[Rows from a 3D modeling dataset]
══════════

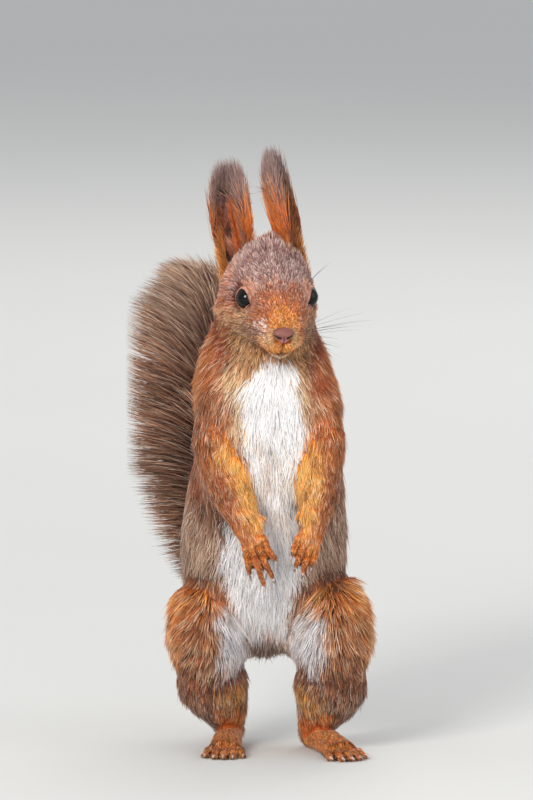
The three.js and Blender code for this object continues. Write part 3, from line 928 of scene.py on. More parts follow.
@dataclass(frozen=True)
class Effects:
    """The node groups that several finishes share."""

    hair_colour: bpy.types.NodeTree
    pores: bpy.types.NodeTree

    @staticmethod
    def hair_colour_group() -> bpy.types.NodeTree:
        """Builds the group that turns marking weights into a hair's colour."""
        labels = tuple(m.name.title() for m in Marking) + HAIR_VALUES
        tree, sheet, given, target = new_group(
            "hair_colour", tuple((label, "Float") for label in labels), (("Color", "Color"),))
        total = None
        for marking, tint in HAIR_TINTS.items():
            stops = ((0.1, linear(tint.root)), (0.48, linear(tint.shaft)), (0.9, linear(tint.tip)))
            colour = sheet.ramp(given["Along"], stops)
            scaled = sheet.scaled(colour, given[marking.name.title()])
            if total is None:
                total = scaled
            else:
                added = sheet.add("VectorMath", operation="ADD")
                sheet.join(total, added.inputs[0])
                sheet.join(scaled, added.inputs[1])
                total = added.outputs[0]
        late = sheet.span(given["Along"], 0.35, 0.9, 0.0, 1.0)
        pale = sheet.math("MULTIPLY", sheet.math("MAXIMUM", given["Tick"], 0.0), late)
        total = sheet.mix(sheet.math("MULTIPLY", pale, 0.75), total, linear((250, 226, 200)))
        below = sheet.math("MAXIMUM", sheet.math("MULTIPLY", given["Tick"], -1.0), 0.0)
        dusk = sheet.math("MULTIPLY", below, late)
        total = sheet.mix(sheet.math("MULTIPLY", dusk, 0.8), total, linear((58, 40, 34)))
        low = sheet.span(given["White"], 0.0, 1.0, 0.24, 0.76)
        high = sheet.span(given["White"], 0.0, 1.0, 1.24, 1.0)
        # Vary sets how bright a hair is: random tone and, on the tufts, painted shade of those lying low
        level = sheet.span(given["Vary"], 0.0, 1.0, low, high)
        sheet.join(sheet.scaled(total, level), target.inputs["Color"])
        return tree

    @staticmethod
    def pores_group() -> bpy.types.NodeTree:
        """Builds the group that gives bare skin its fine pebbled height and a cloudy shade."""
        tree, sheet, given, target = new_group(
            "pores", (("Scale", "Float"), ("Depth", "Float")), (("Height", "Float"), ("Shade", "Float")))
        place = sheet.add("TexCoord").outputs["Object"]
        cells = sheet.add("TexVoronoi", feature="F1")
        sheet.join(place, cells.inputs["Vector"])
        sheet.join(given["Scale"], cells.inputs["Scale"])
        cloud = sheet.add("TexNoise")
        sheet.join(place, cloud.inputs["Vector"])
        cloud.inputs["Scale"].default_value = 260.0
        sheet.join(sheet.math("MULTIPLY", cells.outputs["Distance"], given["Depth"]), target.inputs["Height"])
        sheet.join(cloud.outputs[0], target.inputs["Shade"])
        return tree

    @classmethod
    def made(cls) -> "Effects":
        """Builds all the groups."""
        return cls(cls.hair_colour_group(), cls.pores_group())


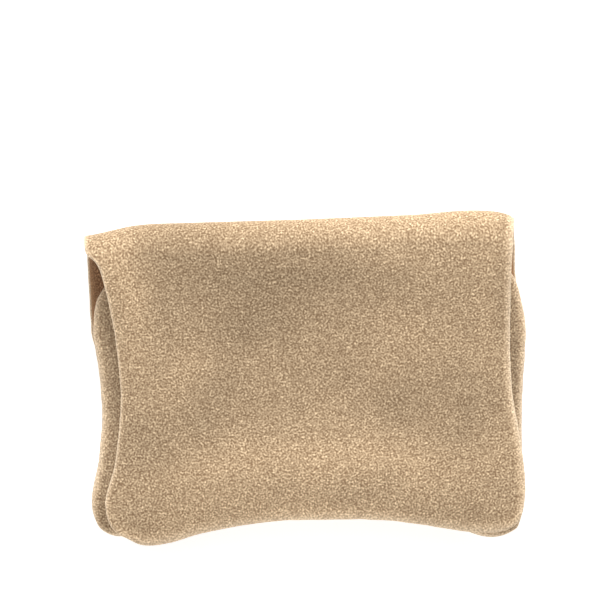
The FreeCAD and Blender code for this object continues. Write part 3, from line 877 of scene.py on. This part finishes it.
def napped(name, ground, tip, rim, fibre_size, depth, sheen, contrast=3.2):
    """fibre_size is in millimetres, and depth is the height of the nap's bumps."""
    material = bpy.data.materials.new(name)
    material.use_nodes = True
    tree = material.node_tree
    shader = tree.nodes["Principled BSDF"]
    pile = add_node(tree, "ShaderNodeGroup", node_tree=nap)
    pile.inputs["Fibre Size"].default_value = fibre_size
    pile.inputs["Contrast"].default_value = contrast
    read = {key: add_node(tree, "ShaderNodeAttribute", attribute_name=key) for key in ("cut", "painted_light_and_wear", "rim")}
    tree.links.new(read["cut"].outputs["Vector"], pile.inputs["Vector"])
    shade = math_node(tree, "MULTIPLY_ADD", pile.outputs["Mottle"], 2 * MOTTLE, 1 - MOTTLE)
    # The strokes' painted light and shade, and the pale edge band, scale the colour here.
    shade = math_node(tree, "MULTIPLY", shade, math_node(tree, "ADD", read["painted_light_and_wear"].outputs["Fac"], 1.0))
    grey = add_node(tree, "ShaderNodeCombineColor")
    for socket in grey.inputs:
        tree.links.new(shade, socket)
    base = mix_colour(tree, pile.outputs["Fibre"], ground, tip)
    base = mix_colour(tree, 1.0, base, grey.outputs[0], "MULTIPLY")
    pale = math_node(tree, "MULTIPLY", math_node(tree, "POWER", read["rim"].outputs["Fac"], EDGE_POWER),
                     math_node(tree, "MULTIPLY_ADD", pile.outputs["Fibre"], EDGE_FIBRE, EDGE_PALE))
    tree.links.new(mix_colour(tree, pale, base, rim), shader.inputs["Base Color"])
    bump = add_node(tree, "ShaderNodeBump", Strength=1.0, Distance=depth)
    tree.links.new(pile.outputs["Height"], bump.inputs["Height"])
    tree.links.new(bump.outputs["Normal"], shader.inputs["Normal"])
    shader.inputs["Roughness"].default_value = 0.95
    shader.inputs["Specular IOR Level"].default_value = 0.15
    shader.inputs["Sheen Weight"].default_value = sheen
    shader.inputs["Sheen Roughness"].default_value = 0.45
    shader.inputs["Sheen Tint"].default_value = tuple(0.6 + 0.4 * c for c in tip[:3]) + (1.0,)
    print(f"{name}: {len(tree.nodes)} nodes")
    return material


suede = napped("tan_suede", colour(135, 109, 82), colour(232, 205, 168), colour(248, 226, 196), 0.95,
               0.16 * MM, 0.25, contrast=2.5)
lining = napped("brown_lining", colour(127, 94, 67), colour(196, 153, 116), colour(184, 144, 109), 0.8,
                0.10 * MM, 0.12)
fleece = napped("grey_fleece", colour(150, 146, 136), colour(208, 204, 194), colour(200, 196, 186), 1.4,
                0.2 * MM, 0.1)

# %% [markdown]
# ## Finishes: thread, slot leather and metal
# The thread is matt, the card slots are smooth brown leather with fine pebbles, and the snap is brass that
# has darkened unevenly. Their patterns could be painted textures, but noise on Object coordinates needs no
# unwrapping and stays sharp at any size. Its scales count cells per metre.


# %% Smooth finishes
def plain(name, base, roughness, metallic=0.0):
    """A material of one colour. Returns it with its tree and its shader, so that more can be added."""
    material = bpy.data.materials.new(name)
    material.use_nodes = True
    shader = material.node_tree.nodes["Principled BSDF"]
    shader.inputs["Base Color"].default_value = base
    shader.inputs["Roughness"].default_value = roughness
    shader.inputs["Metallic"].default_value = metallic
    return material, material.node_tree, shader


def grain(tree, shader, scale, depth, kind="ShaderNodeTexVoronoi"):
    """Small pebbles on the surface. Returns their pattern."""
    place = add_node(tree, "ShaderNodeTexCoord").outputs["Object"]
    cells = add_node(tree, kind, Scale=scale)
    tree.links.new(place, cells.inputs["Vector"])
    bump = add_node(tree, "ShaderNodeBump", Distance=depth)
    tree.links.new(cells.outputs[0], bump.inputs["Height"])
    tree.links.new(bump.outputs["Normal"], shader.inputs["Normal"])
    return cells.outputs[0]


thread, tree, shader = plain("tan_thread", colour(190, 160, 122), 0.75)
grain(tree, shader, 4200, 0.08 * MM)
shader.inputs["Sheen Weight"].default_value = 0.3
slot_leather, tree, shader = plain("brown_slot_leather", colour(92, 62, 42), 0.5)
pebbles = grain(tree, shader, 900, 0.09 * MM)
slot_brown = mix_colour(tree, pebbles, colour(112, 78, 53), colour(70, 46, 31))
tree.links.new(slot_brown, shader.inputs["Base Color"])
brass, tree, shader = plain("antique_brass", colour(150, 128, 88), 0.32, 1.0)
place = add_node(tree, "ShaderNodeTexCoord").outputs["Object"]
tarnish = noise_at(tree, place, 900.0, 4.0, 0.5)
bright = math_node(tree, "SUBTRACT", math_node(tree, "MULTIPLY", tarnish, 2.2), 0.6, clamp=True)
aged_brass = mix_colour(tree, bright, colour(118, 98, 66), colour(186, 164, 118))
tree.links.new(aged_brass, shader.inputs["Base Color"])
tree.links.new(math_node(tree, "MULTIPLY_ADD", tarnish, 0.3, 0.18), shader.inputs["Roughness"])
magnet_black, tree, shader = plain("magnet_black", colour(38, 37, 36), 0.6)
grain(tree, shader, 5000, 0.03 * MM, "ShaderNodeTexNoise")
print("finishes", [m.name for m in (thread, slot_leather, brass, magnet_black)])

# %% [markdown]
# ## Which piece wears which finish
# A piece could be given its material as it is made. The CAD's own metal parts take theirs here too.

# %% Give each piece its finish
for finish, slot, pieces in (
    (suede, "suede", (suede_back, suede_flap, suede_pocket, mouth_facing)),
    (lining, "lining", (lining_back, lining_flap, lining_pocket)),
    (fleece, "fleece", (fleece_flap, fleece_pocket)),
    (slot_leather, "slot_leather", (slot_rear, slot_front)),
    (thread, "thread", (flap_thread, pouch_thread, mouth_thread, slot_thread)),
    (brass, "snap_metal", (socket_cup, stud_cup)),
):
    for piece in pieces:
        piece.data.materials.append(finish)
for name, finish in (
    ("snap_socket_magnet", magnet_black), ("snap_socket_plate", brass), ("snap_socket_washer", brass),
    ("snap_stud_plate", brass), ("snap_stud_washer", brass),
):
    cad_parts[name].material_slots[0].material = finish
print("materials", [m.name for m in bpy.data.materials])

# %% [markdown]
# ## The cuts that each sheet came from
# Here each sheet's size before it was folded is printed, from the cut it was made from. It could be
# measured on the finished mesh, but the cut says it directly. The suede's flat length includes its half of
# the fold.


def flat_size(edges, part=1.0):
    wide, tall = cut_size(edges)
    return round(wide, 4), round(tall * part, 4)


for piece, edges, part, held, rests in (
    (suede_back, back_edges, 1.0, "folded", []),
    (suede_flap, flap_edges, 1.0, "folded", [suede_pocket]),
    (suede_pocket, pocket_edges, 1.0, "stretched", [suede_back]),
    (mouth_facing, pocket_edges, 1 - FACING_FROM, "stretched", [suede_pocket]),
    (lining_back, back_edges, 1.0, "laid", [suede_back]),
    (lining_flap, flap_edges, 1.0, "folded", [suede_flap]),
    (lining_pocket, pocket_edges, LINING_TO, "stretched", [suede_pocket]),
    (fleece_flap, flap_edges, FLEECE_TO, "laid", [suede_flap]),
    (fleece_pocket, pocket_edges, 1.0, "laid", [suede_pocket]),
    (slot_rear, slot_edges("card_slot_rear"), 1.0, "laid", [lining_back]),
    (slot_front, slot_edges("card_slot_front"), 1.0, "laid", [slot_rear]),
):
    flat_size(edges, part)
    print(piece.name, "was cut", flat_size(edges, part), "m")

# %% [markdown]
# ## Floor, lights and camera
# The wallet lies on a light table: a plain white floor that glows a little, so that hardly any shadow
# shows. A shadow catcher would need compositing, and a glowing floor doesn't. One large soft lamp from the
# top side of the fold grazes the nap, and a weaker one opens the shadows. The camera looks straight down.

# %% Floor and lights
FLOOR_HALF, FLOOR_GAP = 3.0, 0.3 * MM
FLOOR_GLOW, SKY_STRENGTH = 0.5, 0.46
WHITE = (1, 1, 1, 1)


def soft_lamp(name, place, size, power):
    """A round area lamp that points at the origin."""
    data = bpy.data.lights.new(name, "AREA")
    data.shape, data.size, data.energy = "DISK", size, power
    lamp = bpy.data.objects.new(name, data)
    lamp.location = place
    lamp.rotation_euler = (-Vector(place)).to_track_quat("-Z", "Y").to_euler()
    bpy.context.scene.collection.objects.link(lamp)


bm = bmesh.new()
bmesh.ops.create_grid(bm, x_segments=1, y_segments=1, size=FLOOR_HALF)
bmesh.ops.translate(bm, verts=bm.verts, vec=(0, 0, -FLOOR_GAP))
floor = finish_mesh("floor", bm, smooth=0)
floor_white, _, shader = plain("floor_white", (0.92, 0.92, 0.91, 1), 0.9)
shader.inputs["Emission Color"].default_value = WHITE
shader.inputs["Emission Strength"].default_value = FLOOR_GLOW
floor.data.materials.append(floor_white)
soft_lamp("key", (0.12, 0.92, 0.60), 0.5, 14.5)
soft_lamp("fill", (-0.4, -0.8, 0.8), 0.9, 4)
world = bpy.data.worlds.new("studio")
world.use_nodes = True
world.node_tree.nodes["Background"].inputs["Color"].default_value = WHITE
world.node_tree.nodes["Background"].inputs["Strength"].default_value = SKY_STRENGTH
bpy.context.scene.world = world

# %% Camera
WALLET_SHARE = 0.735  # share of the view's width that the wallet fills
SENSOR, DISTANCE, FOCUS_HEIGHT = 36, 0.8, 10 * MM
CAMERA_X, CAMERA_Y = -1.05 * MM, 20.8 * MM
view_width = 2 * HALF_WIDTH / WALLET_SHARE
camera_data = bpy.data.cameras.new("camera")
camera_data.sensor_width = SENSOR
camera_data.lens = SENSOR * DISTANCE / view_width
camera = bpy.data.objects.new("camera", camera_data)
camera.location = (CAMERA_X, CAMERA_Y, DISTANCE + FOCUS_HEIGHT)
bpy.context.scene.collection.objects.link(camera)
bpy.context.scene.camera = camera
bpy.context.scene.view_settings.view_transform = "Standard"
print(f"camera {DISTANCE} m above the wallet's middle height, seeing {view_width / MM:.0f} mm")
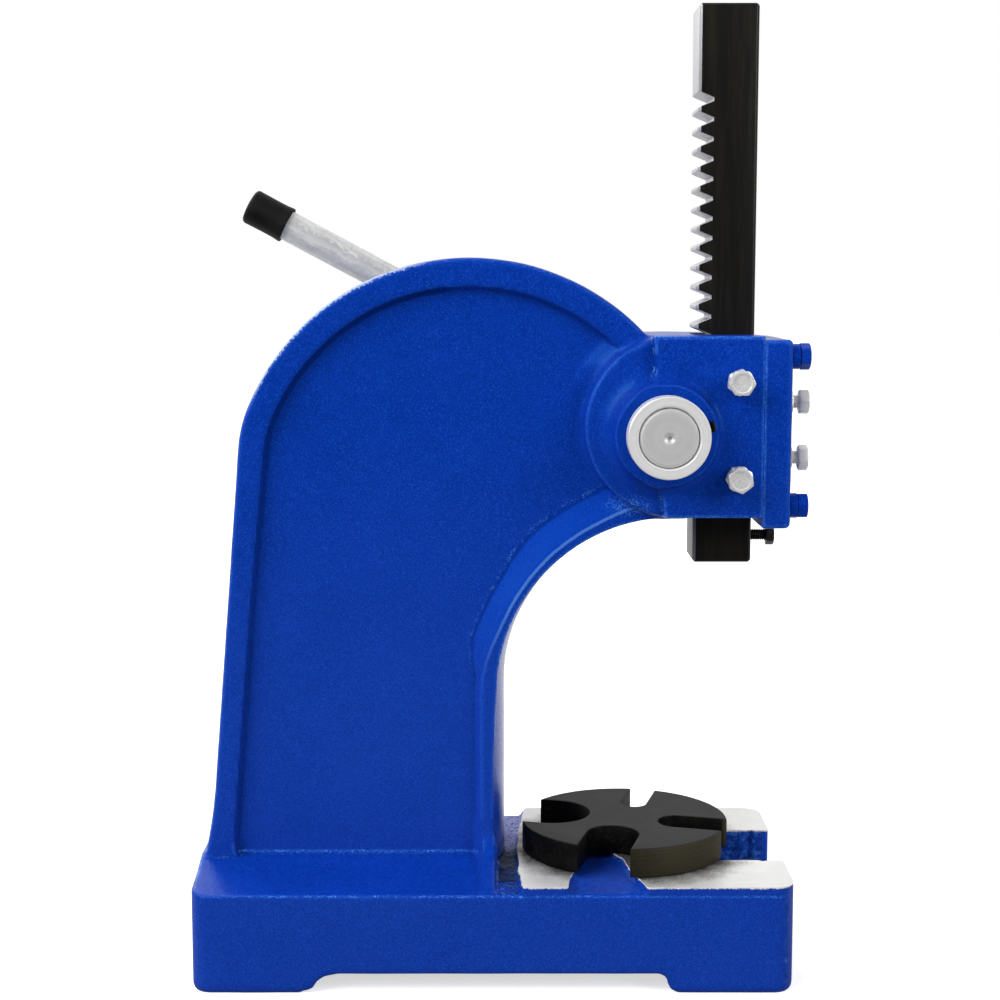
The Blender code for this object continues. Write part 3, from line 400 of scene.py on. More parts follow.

══════════

- **Given task**: From the opening line of the data above, please print each line as written up to and including the line that contains "node groups that", and nothing more.

- **Result**:
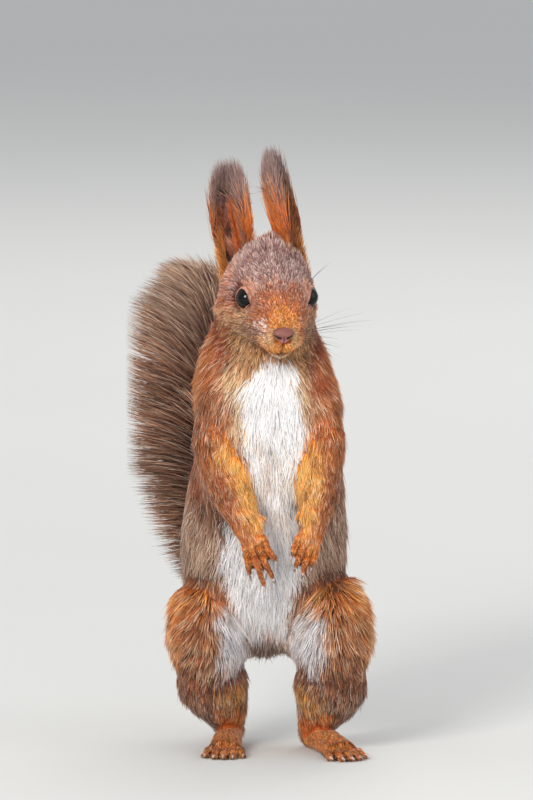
The three.js and Blender code for this object continues. Write part 3, from line 928 of scene.py on. More parts follow.
@dataclass(frozen=True)
class Effects:
    """The node groups that several finishes share."""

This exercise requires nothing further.